In 1909, after a wildly successful exhibition in New York – held in a dreary February when his sundrenched images must have been particularly appealing – Sorolla was invited to fill a 3 x 70 metre space in New York’s Hispanic Society.  While the Society wanted him to depict key moments from Spain’s illustrious past, Sorolla, reluctant to collude in picturesque clichés of dwarves, dancers and bullfighters, or to promote a wallowing in ancient glory, convinced them to accept a series of portraits celebrating the nation’s geographic and cultural diversity.   

He agreed to provide 14 panels depicting local people, in traditional costume, engaged in everyday activities, amid the landscapes that shaped their lives.  This ambitious commission necessitated a gruelling programme of travelling round the country in search of locations, seeking out regional artefacts and costumes, convincing local people to pose, then spending long hours in the open air painting his gigantic canvases.  The project, entitled ‘Visions of Spain’, consumed seven years of Sorolla’s life, took him from his beloved family for months on end and ultimately exhausted him.  It was as an antidote to these grand portraits that Sorolla turned to the garden paintings celebrated in the current exhibition. 

The catalogue is edited by Sorolla’s great grand-daughter, who supplies a detailed chronology of the artist’s professional life.  There are also essays on the significance of the Alhambra in Sorolla’s time, the role Sorolla played in preserving Spain’s horticultural heritage and the place of gardens in the national consciousness.  Sorolla’s early works are considered but the exhibition concentrates on his later garden paintings: Moorish courtyards, royal gardens and the garden he created round his own home in Madrid ­– now the Sorolla Museum.  Though the essays occasionally overlap or repeat information, collectively they place Sorolla’s work within the artistic and intellectual context of the time, frequently referring to the work of critics, poets, writers and other artists of the period.

Sorolla’s first real encounter with gardens was not auspicious.

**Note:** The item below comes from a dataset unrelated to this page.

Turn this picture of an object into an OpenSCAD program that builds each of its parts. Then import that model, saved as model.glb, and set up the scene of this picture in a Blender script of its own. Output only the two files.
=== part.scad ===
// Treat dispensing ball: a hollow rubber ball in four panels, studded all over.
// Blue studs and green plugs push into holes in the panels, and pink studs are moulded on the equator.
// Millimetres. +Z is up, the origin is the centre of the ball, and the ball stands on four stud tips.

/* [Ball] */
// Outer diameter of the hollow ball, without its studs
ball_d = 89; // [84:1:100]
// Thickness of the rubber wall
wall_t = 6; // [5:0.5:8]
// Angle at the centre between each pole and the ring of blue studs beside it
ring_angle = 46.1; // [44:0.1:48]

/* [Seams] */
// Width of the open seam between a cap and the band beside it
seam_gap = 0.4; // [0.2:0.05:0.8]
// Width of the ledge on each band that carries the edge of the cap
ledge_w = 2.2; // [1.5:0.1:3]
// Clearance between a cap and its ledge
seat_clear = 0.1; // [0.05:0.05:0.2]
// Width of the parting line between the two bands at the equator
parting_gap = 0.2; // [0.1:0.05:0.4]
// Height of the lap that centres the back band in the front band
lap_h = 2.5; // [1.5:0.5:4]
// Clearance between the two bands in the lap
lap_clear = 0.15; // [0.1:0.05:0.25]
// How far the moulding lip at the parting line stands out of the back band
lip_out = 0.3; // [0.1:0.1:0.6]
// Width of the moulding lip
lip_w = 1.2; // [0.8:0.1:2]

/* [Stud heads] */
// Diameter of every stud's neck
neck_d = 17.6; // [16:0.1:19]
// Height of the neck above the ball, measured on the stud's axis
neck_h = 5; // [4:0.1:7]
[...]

In 1908 he wrote to his wife about the Moorish courtyards of Andalucía:  ‘so much marble, so many patios’, and later condemned the gardens of the Alhambra as ‘melancholy little enclosures’.   But soon these tranquil spaces worked their magic and he found himself attempting to capture the effect of shade and dazzling sun, focusing as much on shadows and reflections as on the ornamental walls, pools, fountains and arches.   Though initially he followed the French Impressionists in animating his garden scenes with decorative women and children, increasingly Sorolla dispensed with the human presence.  Eliminating inessentials, he began to create profound, meditative visions, in which the viewer is the privileged inhabitant of these places of refuge and introspection. 

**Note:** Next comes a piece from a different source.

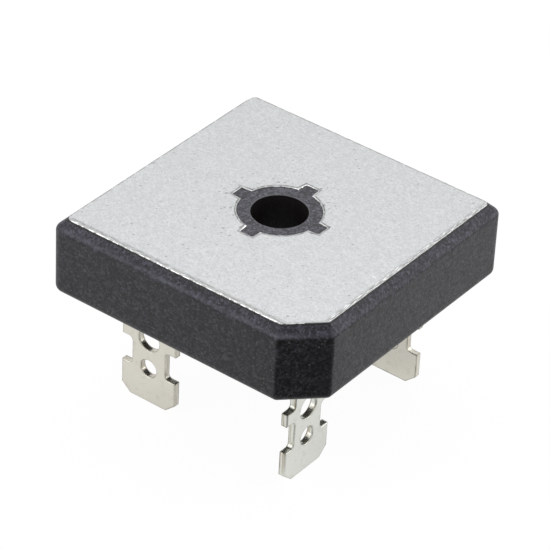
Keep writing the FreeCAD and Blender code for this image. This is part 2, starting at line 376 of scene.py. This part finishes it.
def black_plastic(name, top_light_colours, seam_shade_share):
    """Black moulding: grained all over, with pale specks, a top end painted paler as painted
    light, a painted highlight along the edge below the bevel, painted shade in the joint at its
    top, a painted glint round the opening of the bore and a bore painted dark as painted shade.
    """
    material, tree, shader = new_finish(name)
    case_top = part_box("case")[1].z
    height = coordinates(tree)[2]
    blotches = noise(tree, blotch_size, detail=3)
    grain = product(tree, *(cell_values(tree, size) for size in moulding_grain))
    mottle = product(tree, grain, ramp(tree, blotches, *wide_noise, *blotch_strength))
    smooth = mixed(tree, mottle, *moulding_colours)
    # Top band colour with the painted highlight along the edge below the bevel
    lit_band_colour = mixed(tree, painted_edge_highlight(tree), mixed(tree, mottle, *top_light_colours), edge_highlight_colour)
    waves = noise(tree, waver_size, detail=3)
    waver = ramp(tree, waves, *usual_noise, -lit_band_waver, lit_band_waver)
    wavering = maths(tree, "ADD", height, waver)
    # Painted light: the band under the top of the moulding is paler
    lit_band = above(tree, wavering, case_top - lit_band_depth, lit_band_fade)
    # Painted shade along the joint at the top, next to the plate
    seam_shade = maths(tree, "GREATER_THAN", height, case_top - seam_shade_depth)
    body = mixed(tree, lit_band, smooth, lit_band_colour)
    seam_shaded = mixed(tree, product(tree, seam_shade, seam_shade_share), body, seam_shade_colour)
    specks = maths(tree, "GREATER_THAN", cell_values(tree, speck_size), 1 - speck_share)
    speckled = mixed(tree, specks, seam_shaded, speck_colour)
    from_axis = axis_distance(tree)
    # Painted shade: the bore is painted dark and its reflection weakened
    bore = maths(tree, "LESS_THAN", from_axis, bore_wall_radius)
    # Painted glint round the opening of the bore
    mouth_glint = maths(tree, "LESS_THAN", from_axis, bore_wall_radius + mouth_glint_width)
    mouth_glinted = mixed(tree, mouth_glint, speckled, mouth_glint_colour)
    glints = ramp(tree, grain, 0, brightest_grain, *moulding_glint)
    connect(tree, shader, {
        "Specular Tint": moulding_tint,
        "Base Color": mixed(tree, bore, mouth_glinted, bore_shade_colour),
        "Roughness": ramp(tree, blotches, *wide_noise, *moulding_roughness),
        "Specular IOR Level": product(tree, glints, between(tree, bore, 1, bore_glint)),
        "Normal": bump(tree, grain, grain_relief, bump(tree, blotches, blotch_relief)),
    })
    return material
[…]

Like Monet, Renoir, Cezanne and other artists of the time, Sorolla designed extensive gardens round his house-cum-studio to provide himself with subject matter.  Combining the sinewy curves of Art Nouveau sculpture with classical columns and bold Moorish tile-work Sorolla created a space which was at once contemporary, European and Mediterranean.  The many paintings he created of this space, the different moods he depicted and the various styles he employed, attest to the importance of his garden to the painter.  Indeed one of his final works, Garden of the Sorolla House (1920), depicts the empty wicker chair where Sorolla used to sit and paint; here light transforms the foreground into a blurry, dreamlike wash which seems, with hindsight, an artistic premonition of his own death.  In June 1920, while painting in his garden, Sorolla suffered a massive stroke from which he never recovered.

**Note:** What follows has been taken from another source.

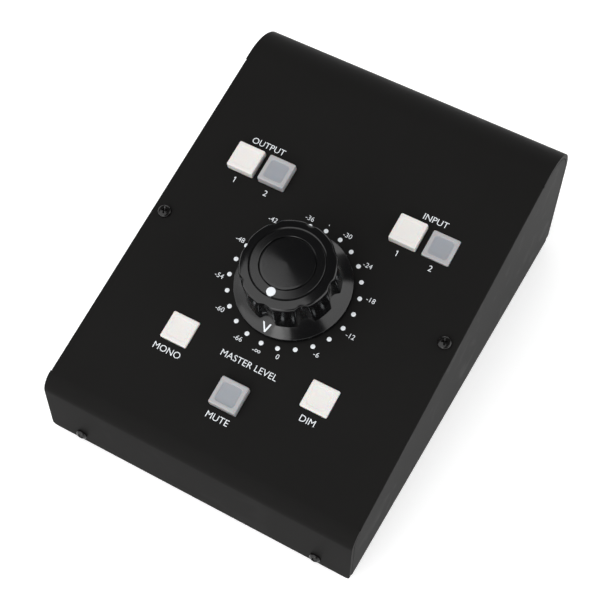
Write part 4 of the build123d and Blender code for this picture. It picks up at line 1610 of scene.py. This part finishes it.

In his time Joaquin Sorolla was a great ambassador for his country.  His international success was seen as redeeming the nation’s shame, replacing the image of a primitive, defeated culture with one of a vibrant, modern people.  Today Sorolla is remembered, if at all, for his epic ‘Visions of Spain’.  This exhibition and catalogue give us an understanding of the man, providing an important insight into the intimate spaces that inspired some of his most poignant works.  Both catalogue and exhibition would be of interest to students of early 20th-century art, to garden historians and anyone interested in Hispanic studies.

Sorolla: Gardens of Light  by Blanca Pons-Sorolla  is published by Ediciones El Viso, Madrid, 2012. 256 pp., 150 colour & 10 mono illus, $50.00. ISBN: 9788495241986

Credits

Author:
Katie Campbell
Location:
Institute of Humanities, Buckingham University
Role:
Garden historian

Media credit: Image from Sorolla: Garden of Light by Blanca Pons Sorolla/ Ediciones El Viso




Editor's notes

Sorolla: Gardens of Light by Blanca Pons-Sorolla  is the catalogue for an exhibition that was first shown at Ferrara’s Palazzo dei Diamanti, 17 March– 17June  2012. It is showing at Granada’s Museo de Bellas  Artes, Alhambra, until 14 October 2012 and at Madrid’s Museo Sorolla, 29 October  2012– 5 May  2013.